Woman: "I was expecting someone much taller."
Trotter: "I had 10 inches of bone surgically removed from my shins. I wanted to fit easier into my new Mercedes. And I was tired of having my legs hang off motel beds."
Trotter offered to show her the scars. The cops offered to show him the parish jail.
At the station house, police say. Trotter quit being Russell and identified himself as Marv Fleming, the former tight end with the Green Bay Packers (1963-69) and Miami Dolphins (1970-74). He had a driver's license, insurance policies and personal checks as apparent proof. Snapshots found in the trunk of his car showed him holding up jerseys from the Packers and Dolphins with Fleming's number on them. He explained why he thought Vince Lombardi was a better coach than Don Shula. And he told of how Jim Mandich had beat him out in Miami, and of how he still resented it.

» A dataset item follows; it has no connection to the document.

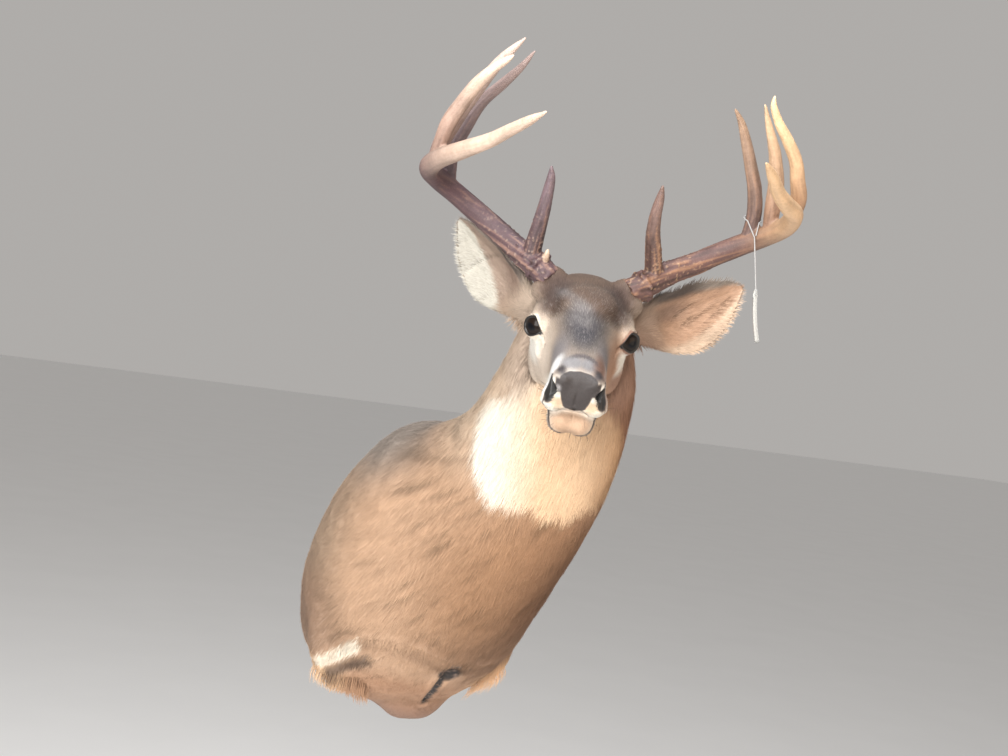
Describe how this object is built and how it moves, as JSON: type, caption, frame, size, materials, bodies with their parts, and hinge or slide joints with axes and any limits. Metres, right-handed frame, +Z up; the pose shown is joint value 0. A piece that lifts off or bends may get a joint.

"How were we supposed to know he wasn't the real Marv Fleming?" says Natchitoches Detective Larry Vaughn. "He didn't have his Super Bowl ring on, but then again, he was posing as a basketball player."
The local police checked him out by calling the number of the real Marv Fleming in Marina del Rey, Calif. Fleming, 41, is now an actor who does commercials—"I have perfect teeth," he says—and had a one-line speaking part in Heaven Can Wait: "Hey, Mr. Farnsworth, did you ever play college football?" He had just come back from shooting rapids on the Colorado River.